Frequently Asked Questions

How do you collect this interaction data without violating user privacy?

All interaction analysis was conducted on anonymized, aggregated data. Individual interactions were reviewed only by authorized team members under our data handling policy. We classified interaction types and satisfaction patterns at a cohort level, not an individual level. For the human-reviewed sample of 3,000 interactions, all personally identifiable information was stripped before review.

Are these findings specific to tax products or do they generalize?

The "just answer my question" finding, the preference for honesty about uncertainty, and the preference for brevity generalize broadly. I have seen similar patterns in AI products across healthcare, legal, and financial services. The finding about conversational tone is domain-specific: in professional contexts, directness wins; in consumer contexts, warmth may still add value. Always validate with your own users.

How many interactions do you need before you can draw reliable conclusions?
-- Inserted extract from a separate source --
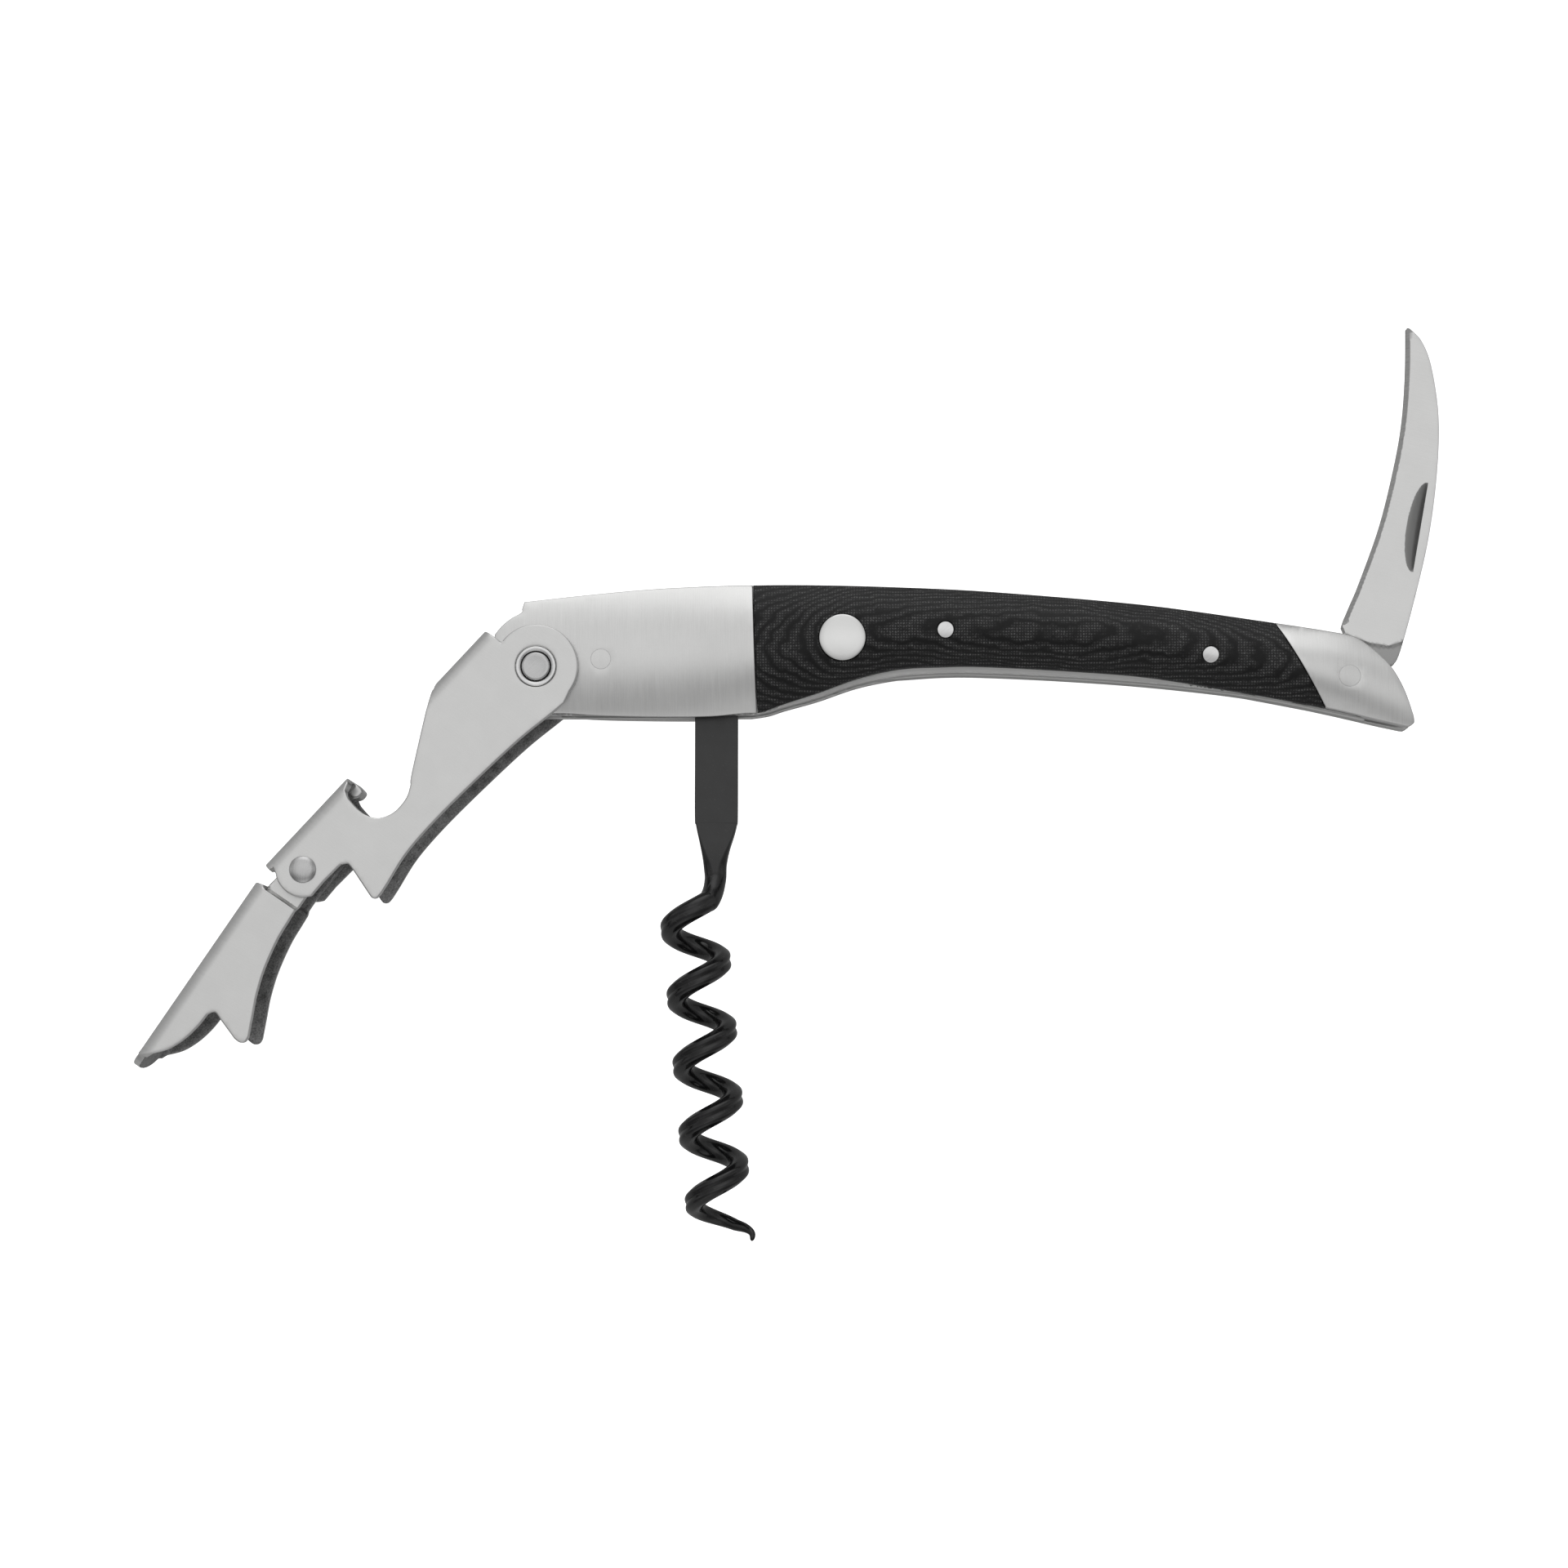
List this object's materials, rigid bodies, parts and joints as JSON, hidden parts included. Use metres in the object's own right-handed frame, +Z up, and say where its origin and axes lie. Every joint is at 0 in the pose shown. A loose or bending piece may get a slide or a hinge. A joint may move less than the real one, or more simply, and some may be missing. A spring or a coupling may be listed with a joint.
{
  "type": "waiters corkscrew",
  "caption": "Waiter's corkscrew with a folding two-step lever, folding worm and curved foil blade in a slim domed handle.",
  "frame": {"origin": "middle of the bounding box's underside, with the tool lying on its side", "axes": "+X along the handle from the lever towards the blade, +Y towards the handle's top edge, +Z up across the handle's layers, along every pivot"},
  "size_m": [0.1716, 0.1204, 0.0138],
  "materials": {
    "brushed_steel": "satin, fine brushed lines",
    "bright_steel": "polished",
    "blade_steel": "fine satin",
    "coated_steel": "black non-stick coating, satin",
    "micarta": "black layered laminate, satin"
  },
  "bodies": {
    "handle": {"back_spring": "brushed_steel", "blade_pivot_pin": "bright_steel", "centre_spacer": "brushed_steel", "far_front_bolster": "brushed_steel", "far_front_scale_pin": "bright_steel", "far_liner": "brushed_steel", "far_rear_bolster": "brushed_steel", "far_rear_scale_pin": "bright_steel", "far_scale": "micarta", "lever_pivot_pin": "bright_steel", "near_front_bolster": "brushed_steel", "near_front_scale_pin": "bright_steel", "near_liner": "brushed_steel", "near_medallion": "bright_steel", "near_rear_bolster": "brushed_steel", "near_rear_scale_pin": "bright_steel", "near_scale": "micarta", "spring_rivet": "bright_steel", "worm_pivot_pin": "bright_steel"},
    "lever_first": {"lever_first_stage": "brushed_steel", "near_lever_bush": "bright_steel", "far_lever_bush": "bright_steel", "second_stage_rivet": "bright_steel"},
    "lever_second": {"lever_second_stage": "brushed_steel"},
    "worm": {"worm": "coated_steel"},
    "blade": {"foil_blade": "blade_steel"}
  },
  "joints": [
    {"name": "lever_fold", "type": "hinge", "parent": "handle", "child": "lever_first", "pos_m": [-0.03262, 0.01486, 0.0069], "axis": [0, 0, 1], "range_deg": [0, 119]},
    {"name": "worm_fold", "type": "hinge", "parent": "handle", "child": "worm", "pos_m": [-0.00922, 0.01186, 0.0069], "axis": [0, 0, 1], "range_deg": [0, 85]},
    {"name": "second_stage_swing", "type": "hinge", "parent": "lever_first", "child": "lever_second", "pos_m": [-0.06296, -0.01175, 0.0069], "axis": [0, 0, 1], "range_deg": [-16, 10]},
    {"name": "blade_fold", "type": "hinge", "parent": "handle", "child": "blade", "pos_m": [0.07348, 0.01361, 0.0069], "axis": [0, 0, 1], "range_deg": [-75, 92]}
  ],
  "couplings": [
    {"joint": "worm_fold", "follows": "lever_fold", "ratio": 0.714}
  ]
}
For broad patterns (like the preference for direct answers), we saw stable signal after about 5,000 interactions. For more nuanced findings (like the satisfaction impact of specific tone changes), we needed 10,000-15,000 interactions to reach statistical significance. The 25,500 interactions gave us high confidence across all findings. If you have fewer than 5,000, focus on qualitative research through direct user interviews to supplement the quantitative data.
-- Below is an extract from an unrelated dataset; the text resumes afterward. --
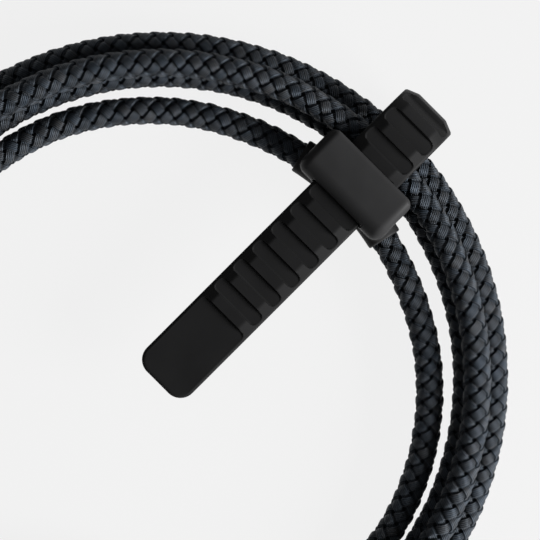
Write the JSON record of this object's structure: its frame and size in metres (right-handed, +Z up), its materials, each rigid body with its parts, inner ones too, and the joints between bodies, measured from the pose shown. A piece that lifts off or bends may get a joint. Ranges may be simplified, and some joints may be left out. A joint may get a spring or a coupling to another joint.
{
  "type": "charging cable",
  "caption": "Braided charging cable with a USB-C plug at each end, coiled flat and held by a ribbed silicone strap looped through a sliding keeper.",
  "frame": {"origin": "on the ground, in the middle of the strap's flat underside below the cord's bundle", "axes": "+Z up from the ground; +X along the strap, from the coil's centre outward past the bundle; +Y along the cord at the tie"},
  "size_m": [0.1392, 0.1313, 0.0165],
  "materials": {
    "braid": "tightly braided matte yarn",
    "silicone": "smooth satin silicone",
    "relief_rubber": "matte moulded elastomer",
    "cover_plastic": "fine satin moulding",
    "nickel_steel": "satin nickel plate",
    "insulator_plastic": "plain moulding",
    "gold_plate": "polished gold plate",
    "circuit_board": "green solder mask",
    "chip": "black moulded package",
    "red_wire": "plain insulation",
    "blue_wire": "plain insulation",
    "black_wire": "plain insulation",
    "green_wire": "plain insulation",
    "white_wire": "plain insulation"
  },
  "bodies": {
    "cable": {"cord_coil": "braid", "cord_inner_turn": "braid", "cord_tail": "braid", "inner_plug_channel_wire": "blue_wire", "inner_plug_circuit_board": "circuit_board", "inner_plug_cover": "cover_plastic", "inner_plug_crimp_collar": "nickel_steel", "inner_plug_data_minus_wire": "white_wire", "inner_plug_data_plus_wire": "green_wire", "inner_plug_ground_wire": "black_wire", "inner_plug_insulator": "insulator_plastic", "inner_plug_latch_spring": "nickel_steel", "inner_plug_lower_contacts": "gold_plate", "inner_plug_marker_chip": "chip", "inner_plug_power_wire": "red_wire", "inner_plug_shell": "nickel_steel", "inner_plug_shield_can_bottom": "nickel_steel", "inner_plug_shield_can_top": "nickel_steel", "inner_plug_strain_relief": "relief_rubber", "inner_plug_upper_contacts": "gold_plate", "outer_plug_channel_wire": "blue_wire", "outer_plug_circuit_board": "circuit_board", "outer_plug_cover": "cover_plastic", "outer_plug_crimp_collar": "nickel_steel", "outer_plug_data_minus_wire": "white_wire", "outer_plug_data_plus_wire": "green_wire", "outer_plug_ground_wire": "black_wire", "outer_plug_insulator": "insulator_plastic", "outer_plug_latch_spring": "nickel_steel", "outer_plug_lower_contacts": "gold_plate", "outer_plug_marker_chip": "chip", "outer_plug_power_wire": "red_wire", "outer_plug_shell": "nickel_steel", "outer_plug_shield_can_bottom": "nickel_steel", "outer_plug_shield_can_top": "nickel_steel", "outer_plug_strain_relief": "relief_rubber", "outer_plug_upper_contacts": "gold_plate"},
    "tie": {"tie_keeper": "silicone", "tie_strap": "silicone"}
  },
  "joints": [
    {"name": "tie_slide", "type": "hinge", "parent": "cable", "child": "tie", "pos_m": [-0.05855, 0, 0.004], "axis": [0, 0, 1], "range_deg": [-10, 10]}
  ]
}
What tools did you use for interaction analysis?

We built a lightweight internal tool that combined automated intent classification (using embeddings and a simple classifier) with a human review interface for the sampled subset. The automated classification handled volume; the human review handled nuance. Total engineering investment was about two weeks for the tooling, plus three weeks for the analysis itself. For most teams, a spreadsheet and a tagging system would work for the first pass.